Monsieur Babstock dit que la Société des loteries de l’Atlantique a été négligente (c’est-à-dire qu’elle n’a pas agi avec le soin requis). Selon lui, elle aurait dû avertir les gens des risques liés au fait de jouer à des jeux de hasard sur des ALV, notamment les risques de développer une dépendance et des idées suicidaires. M. Babstock prétend que cela constituait une faute et que la Société des loteries de l’Atlantique devrait être condamnée à verser au groupe tous les profits qu’elle a réalisés. Il affirme qu’elle devrait être obligée de le faire même si personne ne démontre avoir subi un préjudice ou une perte. M. Babstock dit qu’il s’agit d’une situation de « renonciation au recours délictuel ». Il affirme que cette règle n’est pas simplement une façon d’indemniser un préjudice, mais une raison permettant de réclamer l’indemnisation du préjudice.

De plus, M. Babstock plaide que la Société des loteries de l’Atlantique a violé le contrat qu’elle avait conclu avec chaque personne qui avait payé pour jouer. Selon lui, elle devait offrir des jeux sécuritaires. Mais, au contraire, les jeux étaient trompeurs et cela constitue une « violation de contrat ».

Enfin, il dit que la Société des loteries de l’Atlantique a obtenu, aux dépens du groupe, un avantage auquel elle n’avait pas droit suivant la loi. Une telle situation constitue un « enrichissement sans cause ».

Le juge qui a entendu la demande d’autorisation ainsi que la Cour d’appel ont conclu que le recours collectif pouvait aller de l’avant. Ils ont déclaré que la « renonciation au recours délictuel » peut constituer une raison permettant à quelqu’un d’intenter une action, et non simplement une façon d’indemniser le préjudice qui a été subi.

Les juges majoritaires de la Cour suprême ont affirmé qu’aucun des arguments de M. Babstock n’avait de chance de succès.
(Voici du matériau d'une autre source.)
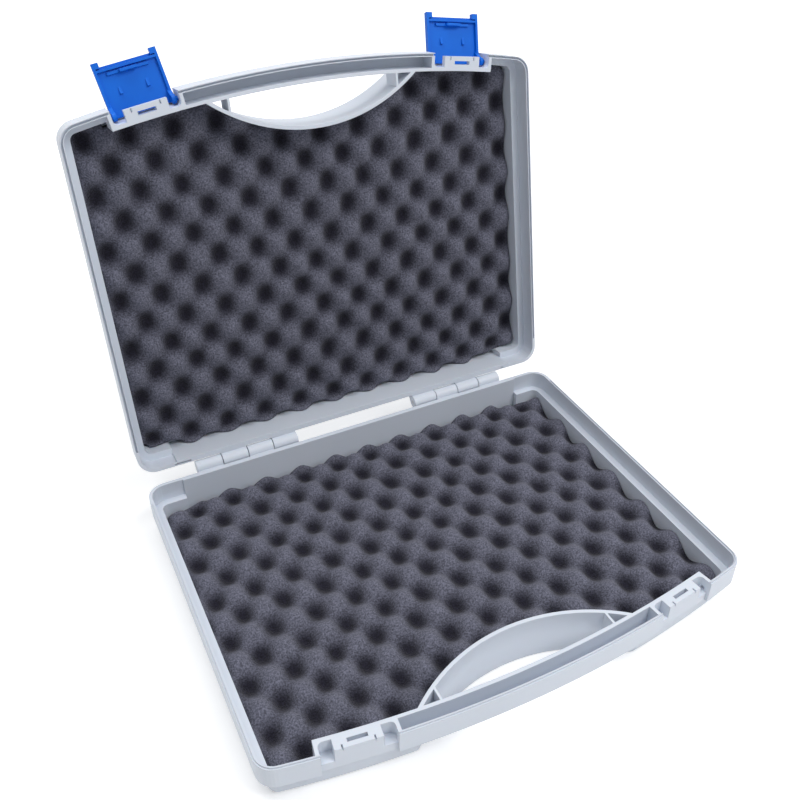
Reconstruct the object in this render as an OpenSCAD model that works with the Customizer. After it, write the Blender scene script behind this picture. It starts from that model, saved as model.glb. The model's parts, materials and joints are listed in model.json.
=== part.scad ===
// Open carry case: two half shells on a two-part back hinge, each lined with convoluted foam.
// Local shell frame: hinge edge along X at y = 0, handle towards -Y, rim plane at z = 0.

/* [Case] */
// Overall width along the hinge line
case_w = 340; // [320:1:380]
// Depth from the hinge edge to the crown of the handle
case_d = 267; // [255:1:300]
// Depth of one half shell, rim to underside
shell_h = 35; // [32:0.5:45]
// Shell wall thickness
wall = 2.5; // [2.2:0.1:3]
// Shell floor thickness
floor_t = 2.5; // [2:0.1:3]
// Height of the wide band below the rim
band_h = 16.5; // [15.5:0.5:18]
// How far the lower tray steps in from the band
band_step = 5; // [4:0.5:6]
// Plan radius of the shell corners
corner_r = 13; // [12.5:0.5:20]
// Plan radius of the bowed front edge
front_r = 804; // [700:1:1000]
// Rounding of the tray's bottom edge
tray_round = 5; // [3:0.5:5.5]

/* [Rim] */
// Gap between the two rims when closed
rim_gap = 0.1; // [0.05:0.05:0.3]
// Distance of the tongue from the outer face
tongue_in = 0.9; // [0.8:0.05:1]
// Tongue thickness
tongue_t = 0.7; // [0.5:0.1:0.8]
// Tongue height above the rim
tongue_h = 1; // [0.6:0.1:1.2]
// Clearance of the groove round the tongue
tongue_clear = 0.3; // [0.2:0.05:0.35]
// Depth of the groove in the lid's rim
groove_h = 2.4; // [1.6:0.1:3]

/* [Handle] */
// Thickness of the handle bar, front to back
grip_t = 12.6; // [11.5:0.1:15]
// Plan radius of the finger opening's back wall
finger_r = 117; // [100:1:140]
// Depth of the finger opening behind the bar
finger_d = 28; // [24:0.5:32]
// Distance of the two stiffening webs from the middle
web_x = 61; // [52:1:64]
// Thickness of a stiffening web
web_t = 1.6; // [1:0.1:2.5]

/* [Latch seat] */
// Distance of each latch seat's middle from the shell's end
seat_inset = 56.1; // [54:0.1:58]
// Width of the latch seat
seat_w = 44.7; // [44:0.1:46]
// Depth of the leg pockets behind the band's face
seat_d = 9.8; // [9.6:0.1:10.5]
// Depth of the shallow recess that the latch plate lies in
recess_d = 2.4; // [2.3:0.1:2.6]
// Width of one leg pocket
pocket_w = 8.15; // [8:0.05:9]
// Depth of the base's leg pockets below the rim
pocket_h = 10; // [8:0.1:12]
// Thickness of the lid's block at the rim
strip_h = 4; // [3:0.1:4.2]

/* [Latch] */
// Gap between the latch and each side of its seat
latch_gap = 1.35; // [1:0.05:1.6]
// Latch plate thickness
latch_t = 1.4; // [1.2:0.1:1.6]
// How far the plate stands out of the band
latch_proud = 1.6; // [1.5:0.1:1.8]
// Reach of the plate below the rim when closed
latch_reach = 23.2; // [22.8:0.1:24]
// Height of the side flanges over the plate
flange_h = 2.2; // [1.8:0.1:2.3]
// Height of the pivot above the rim when closed
pivot_up = 8; // [7.8:0.1:8.2]
// Depth of the pivot behind the band face
pivot_in = 6; // [5.8:0.1:6.2]
// Radius of the moulded pivot pin
pivot_r = 1.5; // [1.2:0.1:1.8]
// Radius of the boss round the pivot
eye_r = 2.8; // [2.6:0.1:3.4]
// Rest angle of the open latch from closed
latch_open = 103; // [95:1:105]

/* [Hinge] */
// Distance of the hinge axis behind the shells
hinge_back = 6; // [5.8:0.1:8]
// Outer radius of a hinge knuckle
barrel_r = 5; // [4:0.1:5.4]
// Radius of the hinge pin
pin_r = 1.5; // [1.2:0.1:2]
// Radial clearance of the pins in their bores
pin_clear = 0.05; // [0.02:0.01:0.1]
// Length of one hinge
hinge_l = 80; // [70:1:90]
// Distance of a hinge's outer end from the shell's end
hinge_inset = 39.5; // [32:0.5:45]
// Knuckles in one hinge
knuckles = 4; // [4:2:6]
// Gap between neighbouring knuckles
knuckle_gap = 0.6; // [0.4:0.1:1]
// Opening angle of the lid
lid_open = 100.7; // [90:0.1:110]

/* [Foam] */
// Foam thickness at a peak
foam_peak = 13; // [10:0.5:14]
// Foam thickness in a valley
foam_valley = 2.6; // [2:0.1:5]
// Spacing of the peaks along the width
foam_px = 28.6; // [24:0.1:36]
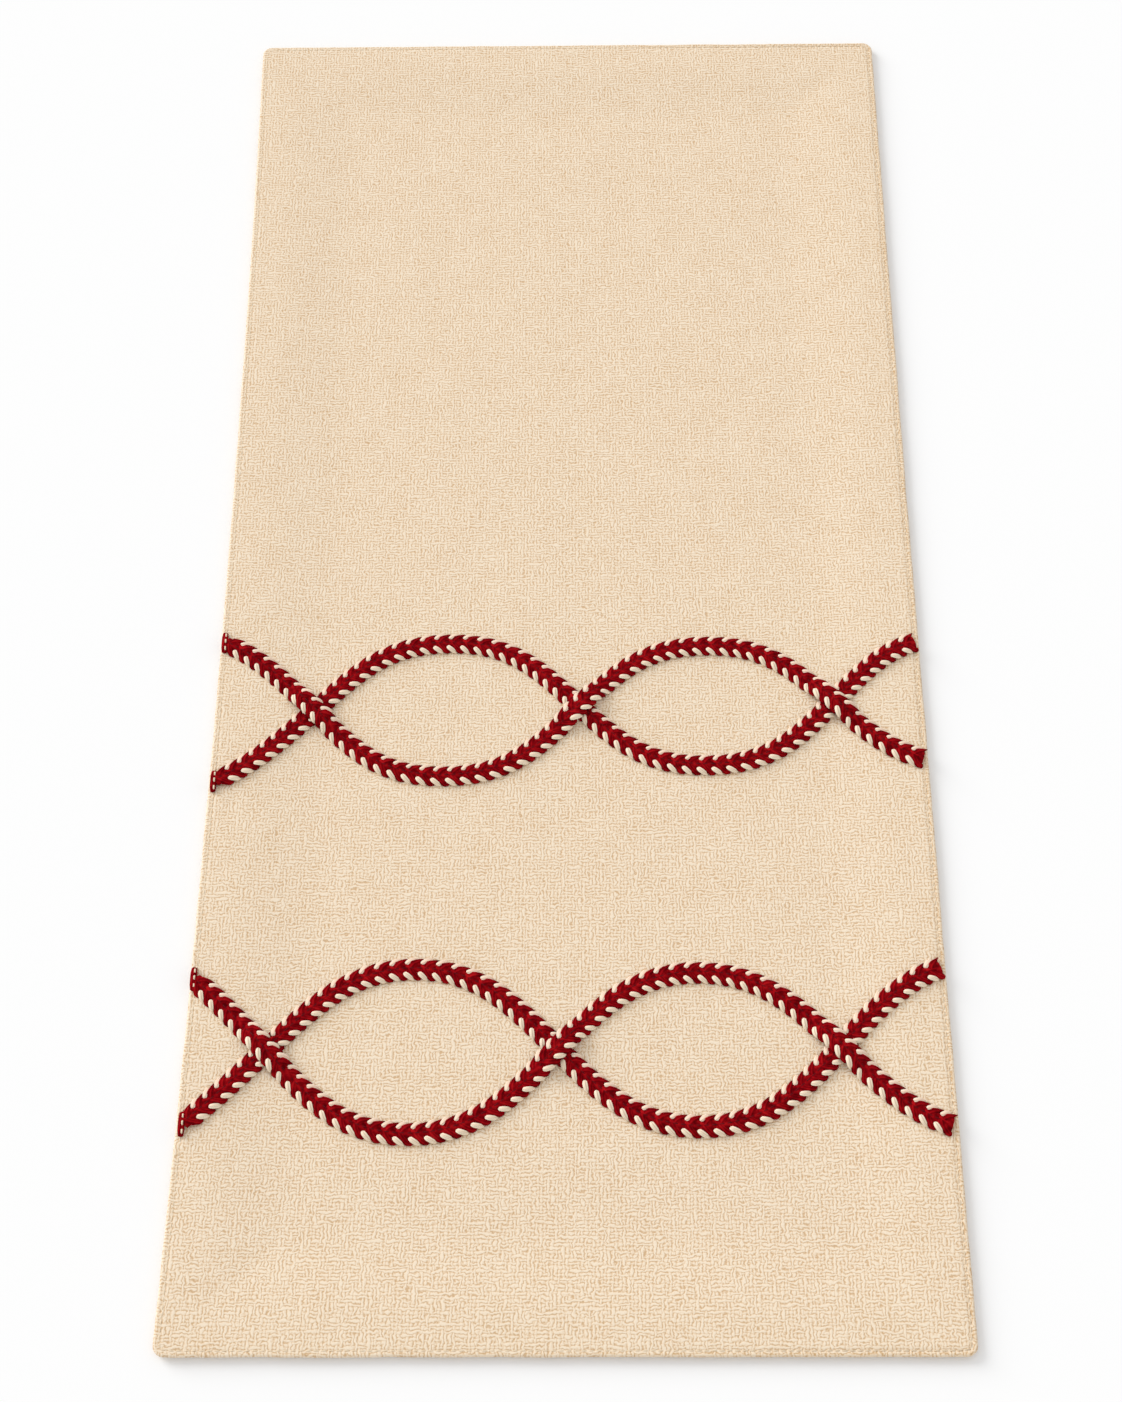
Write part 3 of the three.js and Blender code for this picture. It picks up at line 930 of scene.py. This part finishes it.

Pour cette raison, ils ont conclu que le recours collectif ne pouvait pas aller de l’avant.

Tous les juges ont reconnu que la « renonciation au recours délictuel » n’existe pas en droit canadien. Selon les juges, la « restitution des gains illicites » peut servir à indemniser des gens à l’égard d’un préjudice, mais elle ne peut être la raison de demander l’indemnisation du préjudice. Restituer des gains illicites signifie renoncer aux profits qui ont été réalisés même si personne n’a subi de préjudice ou de perte.

Les juges majoritaires ont conclu que la restitution des gains illicites ne peut servir de moyen d’indemnisation que dans des situations très précises, par exemple en cas de violation d’un contrat. Elle ne peut être utilisée que si les autres façons d’indemniser ne conviennent pas. Par exemple, la restitution des gains illicites pourrait être une solution s’il est impossible de calculer le montant de la perte ou si la perte ne peut être exprimée en argent. Les juges majoritaires ont dit que ce n’était pas le cas dans cette affaire.

Les juges majoritaires ont dit qu’il ne s’agissait pas d’une affaire d’« enrichissement sans cause » étant donné qu’il y avait un contrat, comme l’admettait M. Babstock. Le fait de tirer un avantage d’un contrat valide est une raison valable en droit pour conserver cet avantage.

Les procès, particulièrement dans le cas des recours collectifs, prennent beaucoup de temps et coûtent cher. C’est pourquoi les juges doivent s’assurer que le recours collectif a une chance de succès avant de l’autoriser. Ils n’examinent pas tous les éléments de preuve avant de prendre cette décision. Ils ne font qu’appliquer le droit pour décider si le recours a une chance de succès si toutes les affirmations sont véridiques.

La cause en bref est un document rédigé par le personnel des communications de la Cour suprême du Canada afin d’aider le public à mieux comprendre les décisions de la Cour. La cause en bref ne fait pas partie des motifs de jugement de la Cour et ne doit pas être utilisée lors de procédures judiciaires.